If you take a standard eject cylinder for example, say out of a 250 ton hydraulic press. Common bore would be 3.25 inches in diameter and a 2 inch rod. The pump that is driving this is on print an 8gpm fixed volume pump with a pressure relief valve setting of 2000 psi and a pressure reducing valve setting of 1500 psi at the eject stack or manifold. Just because the print says it is an 8 gpm make sure someone has not replaced it with the wrong pump size. This test is easiest with the eject stroking full stroke. So let’s say this stroke is 6 inches. We will examine the forward stroke first. So we have 8 gpm acting on a 3.25 diameter piston and moving it 6 inches. The question is how long this take should.

1. 1 gpm = 231 cubic inches so 8 gpm = 1848 cu in per minute or 30.8 cu in per second

2. Area of a circle is R x R x PI , so a 3.25” piston has 8.3 sq in.

Where R is equal to half the diameter and PI is equal to 3.142

3. The area at full stroke we must fill is 6” * 8.3= 49.8 cu inches

4. If you divide the available 30.8 gps into the area required to fill of 49.8 cuin you find that you need 1.6 seconds to go full stroke.

The pressure setting only comes into question if the amount of resistance to movement of the eject plate is greater than the cracking pressure of the pressure control valve with the lowest setting, in this case it would be the pressure reducing valve set at 1500 psi and probably cracking at around 1450 or so to start to allow the oil to return to tank. This is usually not of concern but if you have a large mold and cannot obtain max eject speed the pressure needed to move the eject at the desired speed must be measured and if it exceeds the lowest pressure setting then all the GPM you could divert to the circuit within reason is not going to move the cylinder any faster. You can exceed the volume of oil through a relief valve but if the circuit is designed properly it is not likely.

The Speed of the retract is the same formula but since we have less area to act upon the speed should be proportionally greater. The area that was 8.3 sq in is only 5.2 and the required cubic inches of oil to move it back approx. 30.9 cu in. So on the retract we should be down around 1 second.

There is another factor that must be mentioned and that is regenerative circuits. While I intend on making this a whole other article on the advantages and uses of regeneration, it must be taken into consideration. If you have the capability of switching the circuit in question into a regen state, then the oil from the rod side of the cylinder is blended in with the oil traveling to the blank side of the cylinder and the volume of oil is directly applied to an area equivalent of the rod itself on the blank side of the piston. Since the area the oil is applied to is smaller the cylinder will travel at a faster rate if the pressure needed to move the device does not exceed the pressure available. This is accomplished because the two sides of the piston have the same oil acting upon their right angle surfaces. Therefore the resulting force and resulting velocity is only proportional to the area of the rod. Take the square area of the rod and use it in your calculations to obtain the speed that is possible. But remember available force is also greatly reduced since the area is reduced.

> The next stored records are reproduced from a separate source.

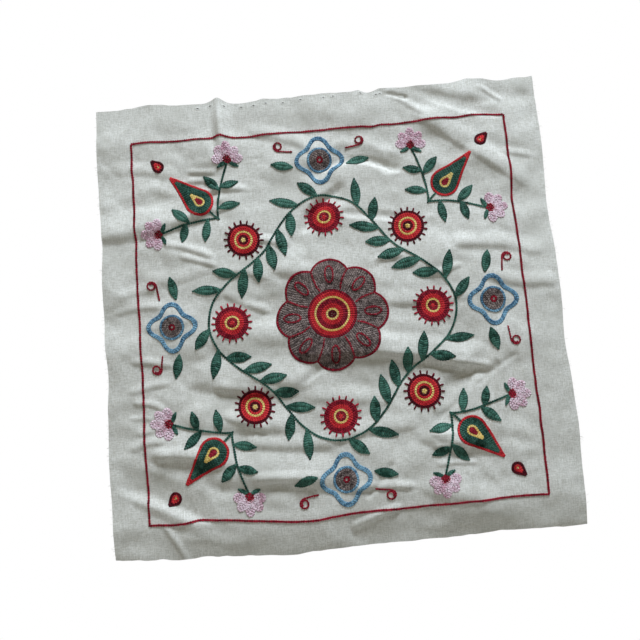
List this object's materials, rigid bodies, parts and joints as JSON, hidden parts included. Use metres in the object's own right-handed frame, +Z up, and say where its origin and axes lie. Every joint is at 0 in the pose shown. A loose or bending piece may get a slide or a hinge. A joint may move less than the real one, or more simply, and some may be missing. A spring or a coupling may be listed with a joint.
{
  "type": "suzani wall hanging",
  "caption": "Square unlined cotton wall hanging with chain-stitch embroidery, hung by its top edge in soft horizontal folds.",
  "frame": {"origin": "the middle of the top edge, where the cloth is held", "axes": "+X across the cloth to the viewer's right, +Y into the wall behind it, +Z up; the embroidered face looks along -Y"},
  "size_m": [0.4828, 0.0176, 0.4913],
  "materials": {
    "cotton": "matte hand-loomed plain weave, undyed ivory",
    "crimson_thread": "satin embroidery thread",
    "red_thread": "satin embroidery thread",
    "yellow_thread": "satin embroidery thread",
    "green_thread": "satin embroidery thread",
    "pink_thread": "satin embroidery thread",
    "taupe_thread": "satin embroidery thread",
    "blue_thread": "satin embroidery thread"
  },
  "bodies": {
    "root": {"cloth": "cotton"}
  },
  "joints": []
}
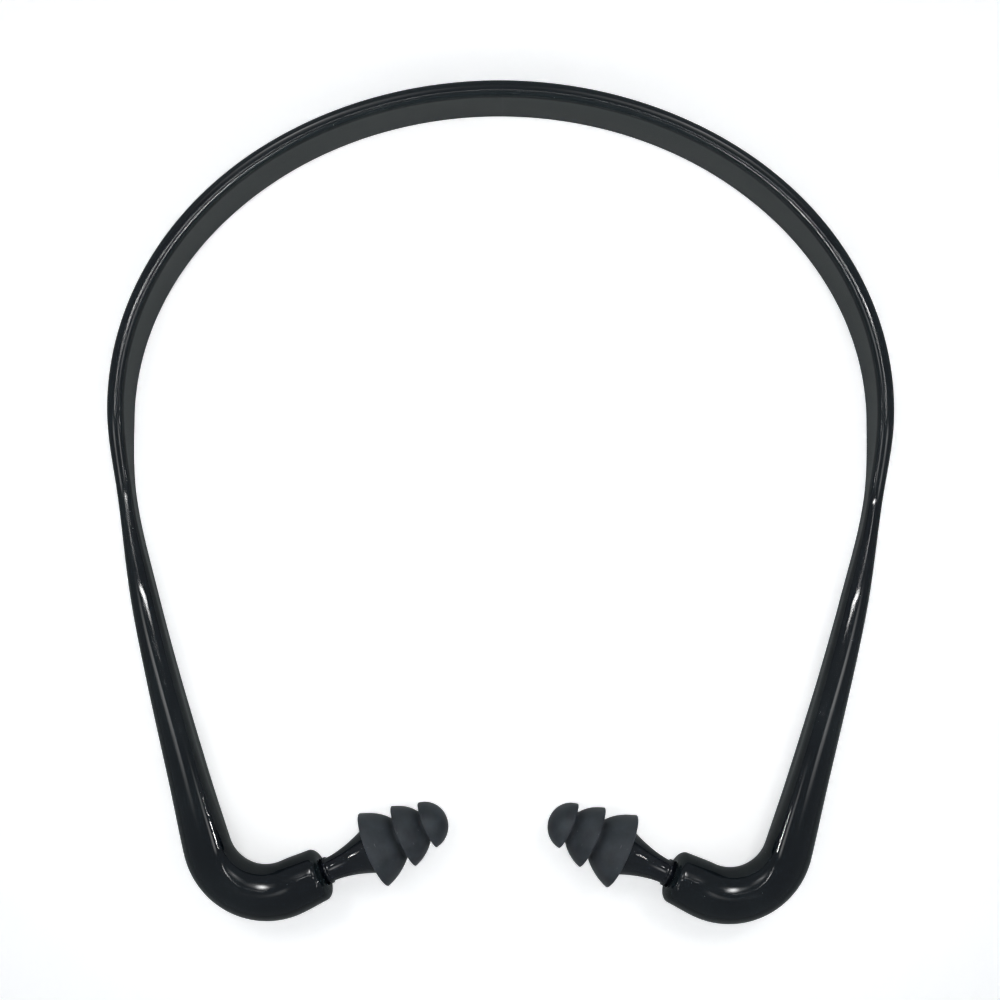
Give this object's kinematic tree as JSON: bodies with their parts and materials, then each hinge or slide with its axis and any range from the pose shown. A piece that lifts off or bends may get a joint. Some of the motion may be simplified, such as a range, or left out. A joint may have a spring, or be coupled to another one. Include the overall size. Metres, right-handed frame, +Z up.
{
  "type": "banded hearing protector",
  "caption": "Springy U-shaped headband with turned-in elbow sockets that hold swivelling stems and pull-off soft stacked-flange ear tips, worn to close the ear canals against noise.",
  "frame": {"origin": "middle of the footprint of the protector as it lies on a table, on the table's surface", "axes": "+Z up out of the table, square to the band's plane; +Y from the ear tips to the crown of the band; +X across the band, to the right-hand arm"},
  "size_m": [0.1508, 0.1616, 0.015],
  "materials": {
    "band_plastic": "glossy moulded black with a faint blue-green cast",
    "stem_plastic": "glossy moulded black",
    "tip_silicone": "matt slate-grey silicone"
  },
  "bodies": {
    "band": {"band_crown": "band_plastic"},
    "arm_left": {"band_arm_left": "band_plastic"},
    "arm_right": {"band_arm_right": "band_plastic"},
    "plug_left": {"stem_left": "stem_plastic"},
    "plug_right": {"stem_right": "stem_plastic"},
    "tip_left": {"ear_tip_left": "tip_silicone"},
    "tip_right": {"ear_tip_right": "tip_silicone"}
  },
  "joints": [
    {"name": "flex_left", "type": "hinge", "parent": "band", "child": "arm_left", "pos_m": [-0.04631, 0.06752, 0.0075], "axis": [0, 0, -1], "range_deg": [-3, 25], "stiffness_Nm_per_rad": 1.1},
    {"name": "flex_right", "type": "hinge", "parent": "band", "child": "arm_right", "pos_m": [0.04631, 0.06752, 0.0075], "axis": [0, 0, 1], "range_deg": [-3, 25], "stiffness_Nm_per_rad": 1.1},
    {"name": "swivel_left", "type": "hinge", "parent": "arm_left", "child": "plug_left", "pos_m": [-0.03387, -0.07142, 0.0075], "axis": [0.9063, 0.4226, 0], "continuous": true},
    {"name": "swivel_right", "type": "hinge", "parent": "arm_right", "child": "plug_right", "pos_m": [0.03387, -0.07142, 0.0075], "axis": [-0.9063, 0.4226, 0], "continuous": true},
    {"name": "tip_pull_left", "type": "slide", "parent": "plug_left", "child": "tip_left", "axis": [0.9063, 0.4226, 0], "range_m": [0, 0.012]},
    {"name": "tip_pull_right", "type": "slide", "parent": "plug_right", "child": "tip_right", "axis": [-0.9063, 0.4226, 0], "range_m": [0, 0.012]}
  ]
}
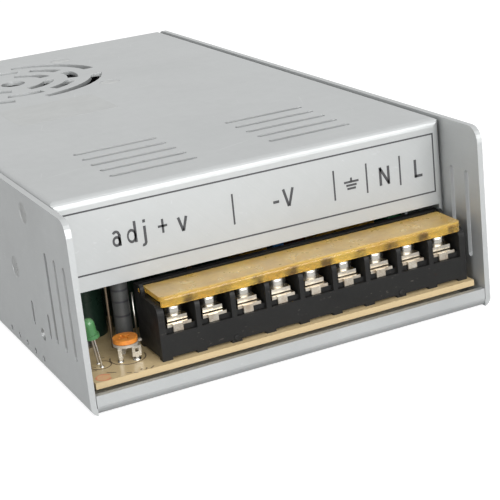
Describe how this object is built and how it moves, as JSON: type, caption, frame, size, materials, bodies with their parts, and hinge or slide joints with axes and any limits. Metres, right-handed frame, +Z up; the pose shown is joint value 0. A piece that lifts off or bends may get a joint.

**The formula for FORCE is AREA*PSI .**

On older machines with hydraulic clamps where a “jack ram” is employed for fast forward traverse, Cincinnati Milacron used the oil from the jack ram during the opening stroke to blend in with the oil going to the opening lands to produce faster open speeds.

REMEMBER take mechanical wear and friction into consideration. An old cylinder with leaky piston rings will not travel as fast as a newly rebuilt one. Also if the guide rods are misaligned that the plate travels on or are in need of grease you may get slow travel speeds.

These formulas work equally well for any part of your machine as long as you remember to consider the friction, mechanical wear, and pressure needed to move the device.

Follow all manufacturer recommendations on safety when doing these tests. For example do not reach under the guards to measure travel while the press is in operation.